◆ **STATED PROBLEM**: Please restate, exactly as written, the lines running from the beginning of the material through the line that has "UP = np.array([0.0, 0.0, 1.0])" in it.

#### SOURCE EXCERPT

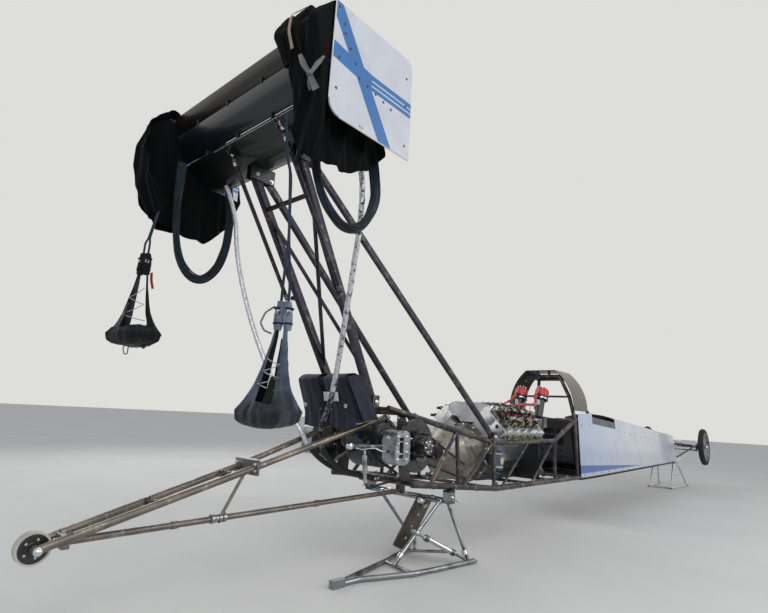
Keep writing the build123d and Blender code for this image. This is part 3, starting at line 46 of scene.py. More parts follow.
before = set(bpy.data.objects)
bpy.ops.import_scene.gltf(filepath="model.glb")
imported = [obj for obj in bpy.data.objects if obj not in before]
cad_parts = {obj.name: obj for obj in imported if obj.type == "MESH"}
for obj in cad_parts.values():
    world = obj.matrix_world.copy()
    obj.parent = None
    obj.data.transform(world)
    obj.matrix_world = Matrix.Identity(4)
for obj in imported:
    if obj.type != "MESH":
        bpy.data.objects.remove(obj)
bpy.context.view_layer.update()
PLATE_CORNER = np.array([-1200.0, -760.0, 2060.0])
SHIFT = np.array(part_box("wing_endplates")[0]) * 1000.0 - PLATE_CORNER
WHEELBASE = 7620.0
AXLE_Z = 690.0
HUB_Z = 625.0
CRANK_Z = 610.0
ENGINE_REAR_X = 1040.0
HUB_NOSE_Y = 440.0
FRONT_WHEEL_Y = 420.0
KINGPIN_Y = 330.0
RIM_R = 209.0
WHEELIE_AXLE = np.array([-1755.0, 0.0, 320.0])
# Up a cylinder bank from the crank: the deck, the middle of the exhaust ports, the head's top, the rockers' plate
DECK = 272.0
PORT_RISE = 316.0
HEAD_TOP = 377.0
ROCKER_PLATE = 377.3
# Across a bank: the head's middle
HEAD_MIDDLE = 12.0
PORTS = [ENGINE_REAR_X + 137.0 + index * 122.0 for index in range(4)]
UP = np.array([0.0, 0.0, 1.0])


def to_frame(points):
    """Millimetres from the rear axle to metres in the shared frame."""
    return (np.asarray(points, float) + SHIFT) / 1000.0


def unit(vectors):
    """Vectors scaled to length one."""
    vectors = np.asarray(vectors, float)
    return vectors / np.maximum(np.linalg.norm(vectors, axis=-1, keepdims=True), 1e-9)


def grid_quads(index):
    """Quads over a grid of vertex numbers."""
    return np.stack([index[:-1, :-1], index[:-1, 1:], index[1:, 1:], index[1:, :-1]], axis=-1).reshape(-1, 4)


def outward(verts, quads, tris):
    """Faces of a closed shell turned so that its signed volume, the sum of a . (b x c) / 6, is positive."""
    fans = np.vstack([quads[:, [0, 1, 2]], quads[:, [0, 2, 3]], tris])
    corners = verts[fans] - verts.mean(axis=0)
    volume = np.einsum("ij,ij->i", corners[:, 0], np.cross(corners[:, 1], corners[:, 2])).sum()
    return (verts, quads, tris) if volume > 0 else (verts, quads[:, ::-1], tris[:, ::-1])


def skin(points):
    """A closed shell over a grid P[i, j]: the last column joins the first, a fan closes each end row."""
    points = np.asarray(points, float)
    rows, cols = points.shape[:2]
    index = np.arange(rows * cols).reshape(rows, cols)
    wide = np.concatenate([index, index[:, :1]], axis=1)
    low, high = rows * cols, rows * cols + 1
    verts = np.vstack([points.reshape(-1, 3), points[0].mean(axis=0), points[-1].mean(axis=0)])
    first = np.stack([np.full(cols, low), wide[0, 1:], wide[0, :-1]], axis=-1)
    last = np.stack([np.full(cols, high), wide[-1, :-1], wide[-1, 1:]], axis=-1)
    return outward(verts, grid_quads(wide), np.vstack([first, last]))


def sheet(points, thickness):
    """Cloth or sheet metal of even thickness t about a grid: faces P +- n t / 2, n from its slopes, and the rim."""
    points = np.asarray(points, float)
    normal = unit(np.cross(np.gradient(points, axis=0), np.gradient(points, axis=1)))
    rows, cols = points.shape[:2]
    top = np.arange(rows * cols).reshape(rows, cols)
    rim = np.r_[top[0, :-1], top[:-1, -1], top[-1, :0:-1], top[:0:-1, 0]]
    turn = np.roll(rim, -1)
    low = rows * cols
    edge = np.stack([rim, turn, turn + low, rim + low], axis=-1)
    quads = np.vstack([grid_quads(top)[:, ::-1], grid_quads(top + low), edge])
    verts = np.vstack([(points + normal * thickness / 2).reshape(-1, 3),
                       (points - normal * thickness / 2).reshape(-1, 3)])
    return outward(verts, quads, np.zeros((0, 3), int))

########

◆ **TASK OUTPUT**:
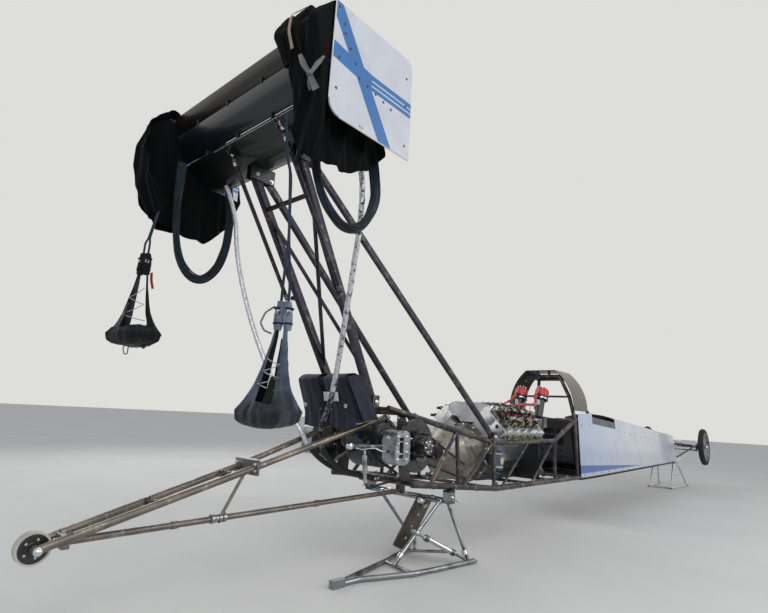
Keep writing the build123d and Blender code for this image. This is part 3, starting at line 46 of scene.py. More parts follow.
before = set(bpy.data.objects)
bpy.ops.import_scene.gltf(filepath="model.glb")
imported = [obj for obj in bpy.data.objects if obj not in before]
cad_parts = {obj.name: obj for obj in imported if obj.type == "MESH"}
for obj in cad_parts.values():
    world = obj.matrix_world.copy()
    obj.parent = None
    obj.data.transform(world)
    obj.matrix_world = Matrix.Identity(4)
for obj in imported:
    if obj.type != "MESH":
        bpy.data.objects.remove(obj)
bpy.context.view_layer.update()
PLATE_CORNER = np.array([-1200.0, -760.0, 2060.0])
SHIFT = np.array(part_box("wing_endplates")[0]) * 1000.0 - PLATE_CORNER
WHEELBASE = 7620.0
AXLE_Z = 690.0
HUB_Z = 625.0
CRANK_Z = 610.0
ENGINE_REAR_X = 1040.0
HUB_NOSE_Y = 440.0
FRONT_WHEEL_Y = 420.0
KINGPIN_Y = 330.0
RIM_R = 209.0
WHEELIE_AXLE = np.array([-1755.0, 0.0, 320.0])
# Up a cylinder bank from the crank: the deck, the middle of the exhaust ports, the head's top, the rockers' plate
DECK = 272.0
PORT_RISE = 316.0
HEAD_TOP = 377.0
ROCKER_PLATE = 377.3
# Across a bank: the head's middle
HEAD_MIDDLE = 12.0
PORTS = [ENGINE_REAR_X + 137.0 + index * 122.0 for index in range(4)]
UP = np.array([0.0, 0.0, 1.0])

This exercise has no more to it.